Multi-task learning (MTL) is a powerful method for an intelligent agent to learn multiple related tasks simultaneously. By solving the related tasks together, MTL can improve each task's performance with the knowledge shared among them. It can also reduce the inference time by conducting all tasks with a single model. For many real-world problems, however, it is often impossible to find a single best solution to optimize all the tasks, since different tasks might conflict with each other. MTL practitioners have to make a trade-off among different tasks. How to efficiently combine different tasks and make a proper trade-off among them is challenging for many MTL applications.

This thesis focuses on designing efficient algorithms to solve multi-task learning problems with different trade-off preferences among the tasks. The main contributions are summarized as follows:

First, we propose a novel Pareto multi-task learning algorithm (Pareto MTL) to find a set of well-representative Pareto solutions for a multi-task learning problem. Each Pareto solution represents a different optimal trade-off among the tasks. The proposed algorithm formulates the MTL problem as a multiobjective optimization problem, and then decomposes it into a set of constrained subproblems with different trade-off preferences. By solving these subproblems in parallel, Pareto MTL can find a set of widely distributed Pareto optimal solutions with different trade-offs among the tasks. MTL practitioners can easily select their preferred solutions from these Pareto solutions, or store and use different trade-off solutions for different situations. Experimental results indicate that the proposed algorithm can generate well-representative Pareto solutions and outperform some state-of-the-art algorithms on different MTL applications.

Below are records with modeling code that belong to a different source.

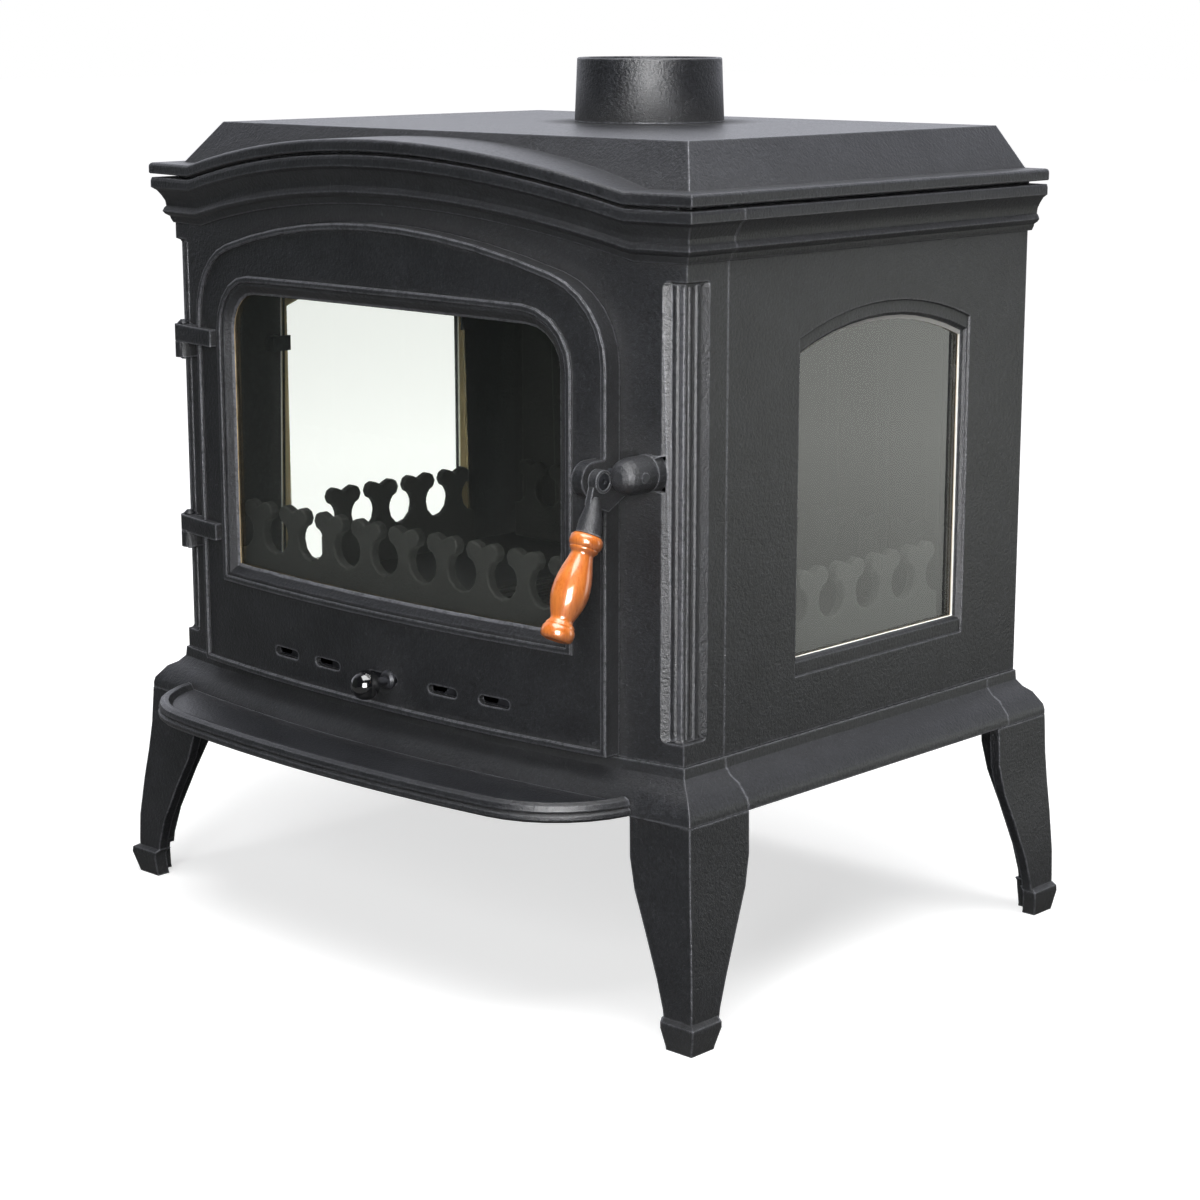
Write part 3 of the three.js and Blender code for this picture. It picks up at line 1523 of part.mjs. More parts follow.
addPiece('latch_pin', buildLatchPin(), blackSteel);
addPiece('handle_lever', buildHandleLever(), blackSteel);
addPiece('handle_grip', buildHandleGrip(), varnishedWood);
addPiece('handle_screw', buildHandleScrew(), blackSteel);

// The origin lies under the middle of the outer box, from the shelf's nose to the rear of the base
stove.position.y = (shelfFront - rearmost) / 2;

export default stove;
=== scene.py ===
"""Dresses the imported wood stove: castings, glass, rope seals, wooden grip, floor, light and camera."""
import json
import math

import bpy
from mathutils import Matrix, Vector


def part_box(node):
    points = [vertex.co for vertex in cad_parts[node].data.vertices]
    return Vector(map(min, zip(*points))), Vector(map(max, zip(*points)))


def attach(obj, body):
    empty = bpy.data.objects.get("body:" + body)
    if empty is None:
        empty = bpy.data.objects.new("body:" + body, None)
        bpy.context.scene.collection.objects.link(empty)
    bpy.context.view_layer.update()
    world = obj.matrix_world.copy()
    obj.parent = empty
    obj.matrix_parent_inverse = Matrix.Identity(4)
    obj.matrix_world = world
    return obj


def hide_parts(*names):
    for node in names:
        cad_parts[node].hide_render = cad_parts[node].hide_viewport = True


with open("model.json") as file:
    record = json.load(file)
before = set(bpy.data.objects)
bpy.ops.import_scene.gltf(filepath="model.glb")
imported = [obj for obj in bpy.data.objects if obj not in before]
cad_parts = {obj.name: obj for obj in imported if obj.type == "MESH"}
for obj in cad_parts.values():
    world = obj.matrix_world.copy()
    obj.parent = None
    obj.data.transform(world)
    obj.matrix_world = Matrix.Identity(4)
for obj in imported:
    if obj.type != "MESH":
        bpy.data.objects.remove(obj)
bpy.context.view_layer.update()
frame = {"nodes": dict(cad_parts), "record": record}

MM = 0.001


# Colours and shader nodes
def linear(hex_colour):
    """An sRGB colour as the linear one that Blender's sockets take."""
    shares = [int(hex_colour[i:i + 2], 16) / 255 for i in (1, 3, 5)]
    return (*[s / 12.92 if s <= 0.04045 else ((s + 0.055) / 1.055) ** 2.4 for s in shares], 1)


def add_node(tree, kind, sockets=None, stops=None, **settings):
    """Adds a node with its settings, its socket values or links, and a colour ramp's two stops."""
    node = tree.nodes.new(kind)
    for name, value in settings.items():
        setattr(node, name, value)
    for name, value in (sockets or {}).items():
        if isinstance(value, bpy.types.NodeSocket):
            tree.links.new(value, node.inputs[name])
        else:
            node.inputs[name].default_value = value
    for element, (position, colour) in zip(node.color_ramp.elements if stops else [], stops or []):
        element.position = position
        element.color = linear(colour)
    return node


def new_material(name):
    material = bpy.data.materials.new(name)
    material.use_nodes = True
    tree = material.node_tree
    tree.nodes.clear()
    place = add_node(tree, "ShaderNodeTexCoord").outputs["Object"]
    return material, tree, place


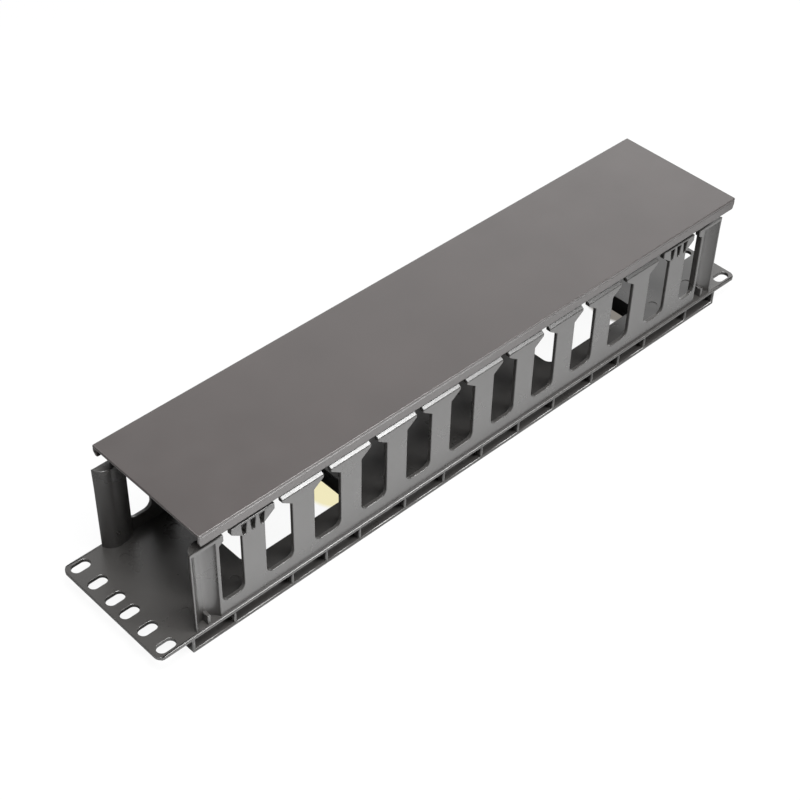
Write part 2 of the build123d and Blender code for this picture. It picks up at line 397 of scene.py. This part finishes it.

Secondly, we generalize the idea of Pareto MTL to solve the continual learning problem. In this problem, an intelligent agent needs to incrementally learn new tasks in sequence without forgetting the previous tasks. Different tasks could conflict with each other in the online setting when the agent has a fixed learning capacity. We propose a novel preference-guided algorithm to incorporate different trade-off preferences among tasks into the continual learning process. Our proposed algorithm reformulates the continual learning problem as an online preference-guided multiobjective optimization problem. It aims to maximize the performance on the preferred task(s) while keeping good overall performance on others. Experiments on different continual learning problems validate the effectiveness of our proposed algorithm.

The above two algorithms need to build multiple models separately for different trade-off preferences among tasks, which could be costly and undesirable for many applications. Therefore, we further propose a novel controllable Pareto multi-task learning (Controllable Pareto MTL) framework, to enable an intelligent agent to make real-time trade-offs among tasks with a single model. To be specific, we formulate the MTL as a preference-conditioned multiobjective optimization problem, with a parametric mapping from the preferences to the optimal Pareto solutions. A single hypernetwork-based multi-task neural network is proposed for learning all tasks with different trade-off preferences among them. During the inference time, practitioners can easily switch the model parameters and hence the model performance based on different trade-off preferences in real time. Experiments on different applications demonstrate that the proposed model is efficient for solving various MTL problems.

Lastly, we extend the controllable Pareto MTL algorithm for solving expensive multiobjective optimization problems, where the objective evaluation could be costly and time-consuming. To reduce the number of real objective evaluations, we build a single hypernetwork-based MTL network as the surrogate model for all objective functions. It can easily incorporate tasks relation and preference information into model building, and support preference-guided batch evaluation for optimization. The proposed algorithm is also suitable for offline optimization, where no new data would be acquired during the optimization process. Experimental results on various benchmark problems demonstrate the efficiency of the proposed algorithm.

    Research areas

  • Multi-task Learning, Multiobjective Optimization